Nature versus nature
18 May 2012
Shoma A Chatterji attends theatre group Sayak’s latest production, Pinky-BuliAmar Mitra is one of the most gifted writers in contemporary Bengali fiction. His stories often speak of identity crisis among urban Bengalis. Meghnath Bhattacharya, founder-director of Sayak, is noted for choosing unusual literary pieces ~ period, classic and contemporary, and relocating them in a modern ambience that informs, educates, entertains and aspires to bring about social change. Indrasis Lahiri skillfully adapts this complex and dramatic story for a proscenium performance.
Sayak’s latest production, Pinky-Buli, is about two teenage girls, placed in socio-economic polarities, brought together by social necessity and how their identities clash, overlap, fuse, switch places and then bounce back to their original form albeit, mutated forever. Buli is brought into the urban apartment of Pinky, the only child of her upwardly-mobile parents, as a housemaid. She says she hails from Swapnapur in the Sundarbans and enthralls Pinky with her eerie ghost stories and talks about nature in all its splendour.
Pinky is pulled between liking and hating her at the same time because she entertains her and opens a window to a world Pinky has never known. She also surprises Pinky with her amazing grasping power and her knowledge about events and things Pinky has never heard about.
Buli often slips into Pinky’s school uniform and pretends to be Pinky, dancing and singing away, but breaks down when she realises this is just fantasy. Pinky dreams of “becoming” Buli and to go to Swapnapur to learn about the great banyan tree, about the flora and the fauna and the birds and the butterflies absent in the city ambience. Into this scenario, an old man – a banyan tree – arrives from nowhere – engaging the two girls in a lament on the absence of nature in their lives and thriving on the timelessness and the infinity of the great banyan tree that offers shade, refuses to die and infuses colour when life becomes dull. The old man/banyan tree is run over by a speeding train and is dead. But is he really dead? Or have our city-bred, insular senses turned blind to be able to see him?
Existentialist questions of life and death, of joy and grief, of bonding and separation, of jealousy and possessiveness are sharply drawn peppered with generous potshots at Bengali mothers who speak wrong English and take great pride in sending their kids to convent schools while the husband, a regular tippler, takes out his flask of whisky and corrects the wife’s wrong English from time to time. Barbs are thrown at the craze for hiring private tutors for every subject as mothers cannot teach and fathers are “too busy” to tutor them. Why Pinky’s grades begin to fall alarmingly remains a bit hazy. After the interval, the play moves on to a philosophical-ideological plane that places nature and nurture at opposite ends with the banyan tree/old man forming the centre of the endless debate.

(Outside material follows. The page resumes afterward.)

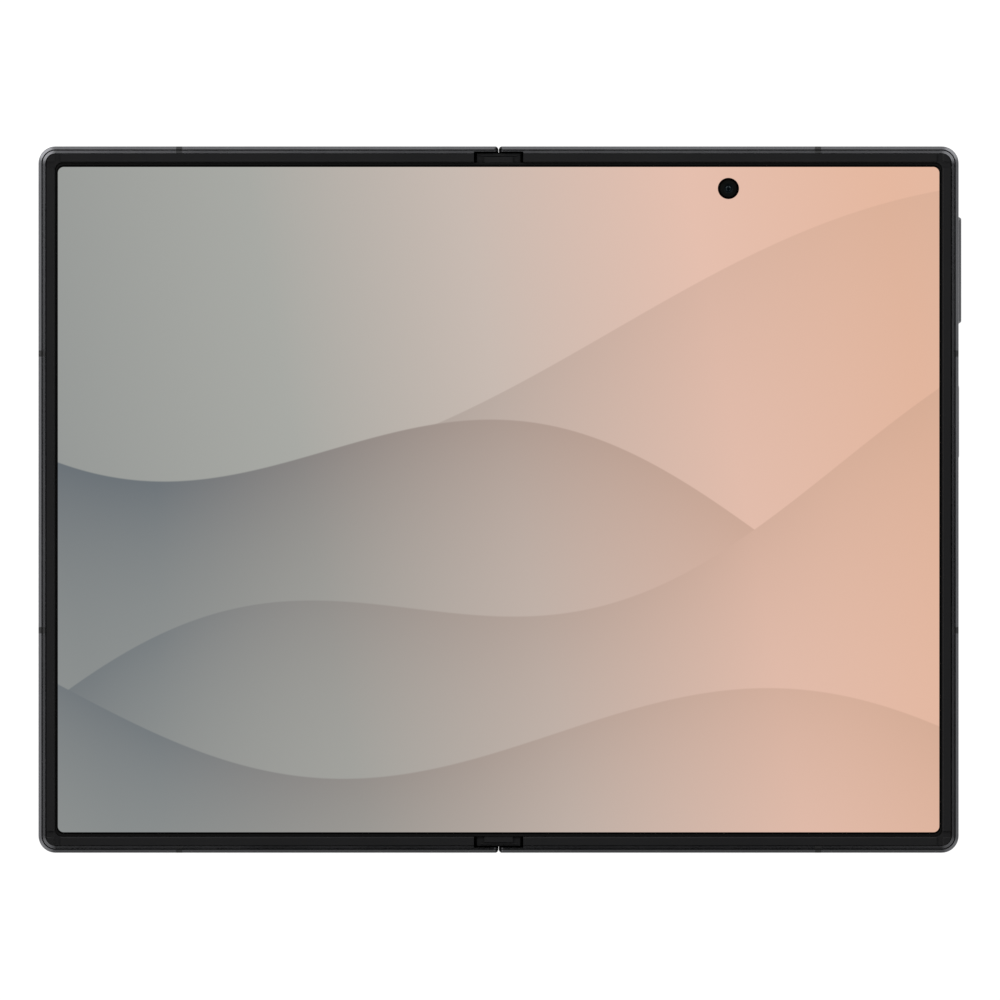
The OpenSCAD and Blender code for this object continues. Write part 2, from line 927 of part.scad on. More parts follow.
module port_board() {
    y0 = -board_top_y;
    x1 = half_w - ledge_inset - seat;
    color("#1d4a35")
        difference() {
            box(inner_x + seat, x1, y0, cell_right_y0 - cell_gap, z_board, z_parts);
            box(port_x - port_w / 2 - seat, port_x + port_w / 2 + seat, y0 - over, port_y + port_l + seat,
                z_board - over, z_parts + over);
            box(inner_x - over, pad_x + pad_l / 2 + 2 * seat, -arm_y - arm_w - 2 * seat, -arm_y + 2 * seat,
                z_board - over, z_parts + over);
            screw_holes();
        }
}

module port_shell() {
    color("#a9abae")
        translate([port_x, port_y + port_l, port_z])
            rotate([90, 0, 0])
                difference() {
                    linear_extrude(port_l)
                        pill(port_w, port_h);
                    translate([0, 0, port_wall])
                        linear_extrude(port_l)
                            pill(port_w - 2 * port_wall, port_h - 2 * port_wall);
                }
}

module port_tongue() {
    color("#17181a")
        box(port_x - 3.3, port_x + 3.3, port_y + 1, port_y + port_l - port_wall, port_z - 0.35, port_z + 0.35);
}

module speaker_right() {
    color("#222326")
        speaker_box(sound_x - 2.5, -half_h + rail_w + seat, 1, z_floor_right);
}

// A sealed speaker with a round diaphragm; it stands behind its row of holes
module speaker_box(x0, y_wall, inwards, z0) {
    w = sound_n * sound_pitch + 4;
    d = speaker_l;
    ya = min(y_wall, y_wall + inwards * d);
    inset = ledge_w + seat;
    difference() {
        union() {
            box(x0, x0 + w, ya + (inwards > 0 ? inset : 0), ya + d - (inwards > 0 ? 0 : inset), z0, z_under);
            box(x0, x0 + w, ya, ya + d, z_ledge + ledge_t + seat, z_under);
        }
        translate([x0 + w / 2, ya + d / 2, z0 - over])
            cylinder(r = speaker_r, h = over + 0.3);
    }
}

module vibration_motor() {
    x0 = inner_x + 8;
    y0 = -half_h + ledge_inset + 2;
    color("#8f9194")
        along_y(y0, y0 + motor_l)
            translate([x0 + motor_w / 2, (z_floor_right + z_under) / 2])
                pill(motor_w, z_under - z_floor_right);
}

module charging_coil() {
    cy = cell_right_y0 + cell_right_h / 2;
    color("#b06a3b")
        translate([(cell_x0 + cell_x1) / 2, cy, z_glass + glue])
            difference() {
                cylinder(r = coil_r, h = 0.15);
                translate([0, 0, -over])
                    cylinder(r = coil_r / 2, h = 2 * over);
            }
}

// Switch strip: a ribbon along the wall, with one dome under each key press
module key_flex() {
    dome_r = key_h / 2;
    dome_y = rocker_l / 2 - 3.5;
    color("#c98a2b") {
        box(flex_x - flex_t, flex_x, power_at - 2, rocker_at + dome_y + 2, key_z - dome_r, key_z + dome_r);
        for (y = [power_at, rocker_at - dome_y, rocker_at + dome_y])
            translate([flex_x, y, key_z])
                rotate([0, 90, 0])
                    cylinder(r = dome_r - seat, h = dome_x - flex_x);
    }
}

module screw(z_head) {
    translate([0, 0, z_head - 0.35])
        cylinder(r = screw_head_r, h = 0.35);
    translate([0, 0, z_head])
        cylinder(r = screw_r, h = screw_top - z_head);
}

module half_screws(z_boards) {
    color("#7b7d80")
        for (i = [0 : len(screw_points) - 1])
            translate([screw_points[i][0], screw_points[i][1], 0])
                screw(i < 4 ? arm_z : z_boards);
}

module screws_right() {
    half_screws(z_board);
}

module screws_left() {
    to_left()
        half_screws(z_board);
}

// ---- Keys ----

// A key cap with a step round its face, and a flange behind the rail
module key(y, l, out) {
    step = 0.15;
    flange_y = l / 2 + 0.5;
    flange_z = key_h / 2 + 0.2;
    foot_x = flange_x + key_flange - glue;
    step_x = half_w + out - step;
    translate([0, y, key_z]) {
        translate([foot_x, 0, 0])
            rotate([90, 0, 90])
                linear_extrude(step_x - foot_x)
                    pill(l, key_h);
        translate([step_x, 0, 0])
            rotate([90, 0, 90])
                linear_extrude(step)
                    pill(l - 2 * step, key_h - 2 * step);
        box(flange_x, flange_x + key_flange, -flange_y, flange_y, -flange_z, flange_z);
    }
}

// The rocker tips over a round fulcrum on its back
module volume_rocker() {
    color("#58595b") {
        key(rocker_at, rocker_l, rocker_out);
        translate([flange_x, rocker_at, key_z - key_h / 2])
            cylinder(r = flange_x - flex_x - glue, h = key_h);
    }
}

module power_key() {
    color("#3c3d3f")
        key(power_at, power_l, power_out);
}

// ---- Hinge ----

// Outline of the spine: two round flanks about the fold axes, and a flat back
module spine_outline(r) {
    for (x = [-axis_x, axis_x])
        translate([x, axis_z])
            circle(r = r);
    translate([-axis_x, axis_z - r])
        square([2 * axis_x, 2 * r]);
}

module spine_cover() {
    rib_w = 0.6;
    color("#46484b")
        difference() {
            union() {
                difference() {
                    along_y(-spine_y, spine_y)
                        spine_outline(spine_r);
                    along_y(-spine_y + end_wall, spine_y - end_wall)
                        spine_outline(spine_in_r);
                }
                // rib that holds up the middle of the display
                box(-rib_w, rib_w, -arm_y + seat, arm_y - seat, z_spine_floor - spine_wall / 2,
                    z_plate_top - glue);
            }
            difference() {
                box(-2 * spine_r - over, 2 * spine_r + over, -half_h, half_h, axis_z - spine_cut, z_top + over);
                box(-rib_w, rib_w, -arm_y + seat, arm_y - seat, 0, z_top);
            }
        }
}

// Cap over the gears, beyond the display's end: a plate with a block and a bar on it
module gear_cap() {
    y0 = display_y + glue;
    bar_l = 0.22;
    bar_gap = 0.15;
    bar_t = cap_t + 0.13;
    box(-cap_w, cap_w, y0, cap_y, hood_z, hood_z + cap_t);
    box(-hood_w, hood_w, y0, hood_y, hood_z, hood_z + hood_t);
    box(-bar_w, bar_w, hood_y + bar_gap, hood_y + bar_gap + bar_l, hood_z, hood_z + bar_t);
}

// Carries both shafts, the idlers' pins and the cap over the gears
module bearing_block(s) {
    color("#2a2a2c")
        scale_y(s) {
            difference() {
                union() {
                    along_y(block_in_y, block_out_y)
                        bearing_profile(barrel_r);
                    box(-hood_w, hood_w, display_y + glue, block_out_y, axis_z, hood_z + cap_t);
                    gear_cap();
                }
                for (x = [-axis_x, axis_x])
                    rod_y(shaft_r + run_gap, x, axis_z, block_in_y - over, block_out_y + over / 4);
            }
            for (x = [-idler_x, idler_x])
                rod_y(idler_pin_r, x, idler_z, block_out_y - 0.1, end_plate_y + end_plate_t);
        }
}

module scale_y(s) {
    if (s > 0)
        children();
    else
        mirror([0, 1, 0])
            children();
}

module bearing_profile(r) {
    translate([-axis_x, z_spine_floor])
        square([2 * axis_x, axis_z + r - z_spine_floor]);
    for (x = [-axis_x, axis_x])
        translate([x, axis_z])
            circle(r = r);
}

module bearing_block_top() {
    bearing_block(1);
}

module bearing_block_bottom() {
    bearing_block(-1);
}

// Outer bearing of the shafts and pins
module end_plate(s) {
    color("#3a3a3c")
        scale_y(s)
            difference() {
                along_y(end_plate_y, end_plate_y + end_plate_t) {
                    translate([-axis_x, z_spine_floor])
                        square([2 * axis_x, axis_z + barrel_r - z_spine_floor]);
                    for (x = [-axis_x, axis_x])
                        translate([x, axis_z])
                            circle(r = barrel_r);
                }
                for (x = [-axis_x, axis_x])
                    rod_y(shaft_r + run_gap, x, axis_z, end_plate_y - over / 4, end_plate_y + over);
                for (x = [-idler_x, idler_x])
                    rod_y(idler_pin_r + run_gap, x, idler_z, end_plate_y - over / 4, end_plate_y + over);
            }
}

module end_plate_top() {
    end_plate(1);
}

module end_plate_bottom() {
    end_plate(-1);
}

module gear(x, z, turn) {
    translate([x, 0, z])
        along_y(gear_y, gear_y + gear_w - glue)
            polygon(gear_points(turn));
}

module idler(x, turn) {
    color("#a8926a")
        both_ends()
            difference() {
                gear(x, idler_z, turn);
                rod_y(idler_pin_r + run_gap, x, idler_z, gear_y - over, gear_y + gear_w + over);
            }
}

module idler_right() {
    idler(idler_x, turn_idler_right);
}

module idler_left() {
    idler(-idler_x, turn_idler_left);
}

// Shafts with a timing gear cut on each outer end
module gear_shafts(x, turn) {
    color("#c2c4c7")
        both_ends() {
            rod_y(shaft_r, x, axis_z, arm_y - 0.5, end_plate_y + end_plate_t);
            gear(x, axis_z, turn);
        }
}

module right_gear_shafts() {
    gear_shafts(axis_x, turn_gear_right);
}

module left_gear_shafts() {
    gear_shafts(-axis_x, turn_gear_left);
}

// An arm grips its shaft and is screwed under the mid plate
module arms() {
    color("#8d9094")
        both_ends()
            difference() {
                union() {
                    rod_y(barrel_r, axis_x, axis_z, arm_y, arm_y + arm_w);
                    box(axis_x, inner_x + pad_l, arm_y, arm_y + arm_w, arm_z, arm_z + arm_t);
                    box(inner_x, inner_x + pad_l, arm_y, arm_y + arm_w, arm_z, z_plate - glue);
                }
                rod_y(shaft_r + glue / 2, axis_x, axis_z, arm_y - over, arm_y + arm_w + over);
                screw_holes();
                for (i = [0 : 3])
                    translate([screw_points[i][0], screw_points[i][1], arm_z - over])
                        cylinder(r = screw_r + run_gap, h = 2 * over);
            }
}

module right_arms() {
    arms();
}

module left_arms() {
    to_left()
        arms();
}

// Cupped washers on each shaft; their pressure holds the fold where it is left
module disc_springs() {
    n = 5;
    room = block_in_y - seat - spring_y;
    pitch = room / n;
    color("#6e7073")
        both_ends()
            for (i = [0 : n - 1])
                translate([axis_x, spring_y + i * pitch, axis_z])
                    rotate([-90, 0, 0])
                        difference() {
                            cylinder(r = barrel_r - glue, h = pitch * 0.7);
                            translate([0, 0, -over])
                                cylinder(r = shaft_r + glue / 2, h = 3 * over);
                        }
}

module right_disc_springs() {
    disc_springs();
}

module left_disc_springs() {
    to_left()
        disc_springs();
}

// Plate that tilts away under the fold as the phone shuts
module wing() {
    r = 0.14;
    color("#9a9da1") {
        box(wing_x, pivot_x, -wing_end_y, wing_end_y, z_plate_top - wing_t, z_plate_top);
        rod_y(wing_t / 2, pivot_x, pivot_z, -wing_end_y, wing_end_y);
        rod_y(r, pivot_x, pivot_z, -wing_end_y - ear_w, wing_end_y + ear_w);
    }
}

module wing_right() {
    wing();
}

module wing_left() {
    to_left()
        wing();
}

// ---- Inside the left half ----

module battery_left() {
    y1 = board_top_y - left_board_h - cell_gap;
    color("#2a2b2e")
        to_left()
            cell(cell_x0, cell_x1, y1 - cell_left_h, y1, z_floor_left, z_parts);
}

module left_board() {
    color("#1d4a35")
        to_left()
            difference() {
                box(inner_x + seat, half_w - ledge_inset - seat, board_top_y - left_board_h, board_top_y,
                    z_board, z_parts);
                box(inner_x - over, pad_x + pad_l / 2 + 2 * seat, arm_y - 2 * seat,
                    arm_y + arm_w + 2 * seat, z_board - over, z_parts + over);
                screw_holes();
            }
}

module speaker_left() {
    color("#222326")
        to_left()
            speaker_box(sound_x - 2.5, half_h - rail_w - seat, -1, z_floor_left);
}

// Metal cage round the card tray
module card_reader() {
    w = tray_w + 2 * seat;
    wall = 0.2;
    y0 = -half_h + ledge_inset + seat;
    color("#b3b6ba")
        to_left()
            difference() {
                box(tray_x - w / 2 - wall, tray_x + w / 2 + wall, y0, y0 + tray_l,
                    tray_z - tray_t / 2 - seat - wall, tray_z + tray_t / 2 + seat + wall);
                box(tray_x - w / 2, tray_x + w / 2, y0 - over, y0 + tray_l - wall,
                    tray_z - tray_t / 2 - seat, tray_z + tray_t / 2 + seat);
            }
}

// Tray with its two card recesses and the head that closes its slot
module card_tray() {
    y0 = -half_h + 0.05;
    color("#4a4b4e")
        to_left()
            difference() {
                union() {
                    translate([tray_x, y0 + rail_w, tray_z])
                        rotate([90, 0, 0])
                            linear_extrude(rail_w)
                                pill(tray_w + 0.6, tray_head_h);
                    box(tray_x - tray_w / 2, tray_x + tray_w / 2, y0 + rail_w - glue,
                        y0 + tray_l + rail_w, tray_z - tray_t / 2, tray_z + tray_t / 2);
                }
                box(tray_x - tray_w / 2 + 0.8, tray_x + tray_w / 2 - 0.8, y0 + rail_w + 1.4,
                    y0 + tray_l, tray_z - tray_t / 2 - over, tray_z + tray_t / 2 - 0.3);
                rod_y(0.45, tray_x + tray_w / 2 - 0.6, tray_z, y0 - over, y0 + rail_w);
            }
}

right_frame();
right_antenna_bands();
right_bezel();
display_right();
back_glass();
camera_deck();
camera_ring_1();
camera_ring_2();
camera_ring_3();
camera_lens_1();
camera_lens_2();
camera_lens_3();
camera_module_1();
camera_module_2();
camera_module_3();
flash_window();
inner_camera();
main_board();
shield_can();
battery_right();
port_board();
port_shell();
port_tongue();
speaker_right();
vibration_motor();
charging_coil();
key_flex();
screws_right();
right_arms();
right_gear_shafts();
right_disc_springs();
volume_rocker();
power_key();
wing_right();
spine_cover();
display_fold();
bearing_block_top();
bearing_block_bottom();
end_plate_top();
end_plate_bottom();
idler_right();
idler_left();
left_frame();
left_antenna_bands();
left_bezel();
display_left();
cover_glass();
cover_display();
cover_camera();
battery_left();
left_board();
speaker_left();
card_reader();
card_tray();
left_arms();
left_gear_shafts();
left_disc_springs();
screws_left();
wing_left();
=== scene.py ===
import json
import math

import bmesh
import bpy
from mathutils import Matrix, Vector


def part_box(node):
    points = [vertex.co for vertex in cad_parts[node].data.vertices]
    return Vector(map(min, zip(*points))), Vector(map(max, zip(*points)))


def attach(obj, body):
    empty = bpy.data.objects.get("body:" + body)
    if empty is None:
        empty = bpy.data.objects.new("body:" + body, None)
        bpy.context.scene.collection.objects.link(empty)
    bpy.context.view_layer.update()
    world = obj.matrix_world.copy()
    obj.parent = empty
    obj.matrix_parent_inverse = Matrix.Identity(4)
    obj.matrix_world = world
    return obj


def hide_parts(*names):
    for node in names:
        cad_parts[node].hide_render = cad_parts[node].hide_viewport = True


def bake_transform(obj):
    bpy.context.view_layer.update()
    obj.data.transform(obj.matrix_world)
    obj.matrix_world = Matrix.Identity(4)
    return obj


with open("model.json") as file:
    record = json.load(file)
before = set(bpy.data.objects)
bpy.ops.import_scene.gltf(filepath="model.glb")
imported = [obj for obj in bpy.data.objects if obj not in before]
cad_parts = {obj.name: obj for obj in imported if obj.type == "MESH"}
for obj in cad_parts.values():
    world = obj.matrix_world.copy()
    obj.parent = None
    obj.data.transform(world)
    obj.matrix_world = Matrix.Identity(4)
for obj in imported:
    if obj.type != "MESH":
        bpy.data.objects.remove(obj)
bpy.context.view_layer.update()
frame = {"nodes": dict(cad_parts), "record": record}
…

The story is structured in two time zones opening with the felicitation of the adult Pinky, now a noted writer. She has written a novel on the strange friendship between Buli and herself. She appears like a metaphor suggesting a return to the present and the scenario goes back again to the past. Buli disappears into thin air the day she is commanded to leave Pinky’s home because her mother is insecure of this new girl and her influence in Pinky’s life. She has taken along, the sequinned pink frock the young odd-job man lured her with to step into a world where she can lie on a bed of currency notes. Did she go with him in search of that golden world? Or is her disappearance a rebellion against a world that rejected her because she posed a threat to their intelligence? Who is this young woman? Is it Buli who disappeared with that pink frock? Or is it Pinky who began to miss Buli’s smell in her school uniform? The closure challenges the audience to draw its own conclusion.
Swatilekha Sengupta’s musical score filled with lines and melodies of famous Tagore numbers. The last number Kothao amaar hariya jabar nei mana rendered by Meghnad is flush with layers of meaning. The single-set stage with the flickering light of the table lamp on Pinky’s study table, the dinner table, the living room with the sofa, the rear exit that transforms into a balcony reaching out to the world beyond, allows room for the actors’ fluid movement. The costumes are very imaginatively designed and characteristically appropriate. Every actor in his/her role has infused his/her character with a life of its own. But the highest marks go to Bhaswati Chakraborty as Buli in her lightning change of mood, her fun approach to life that makes living that much easier is brilliant.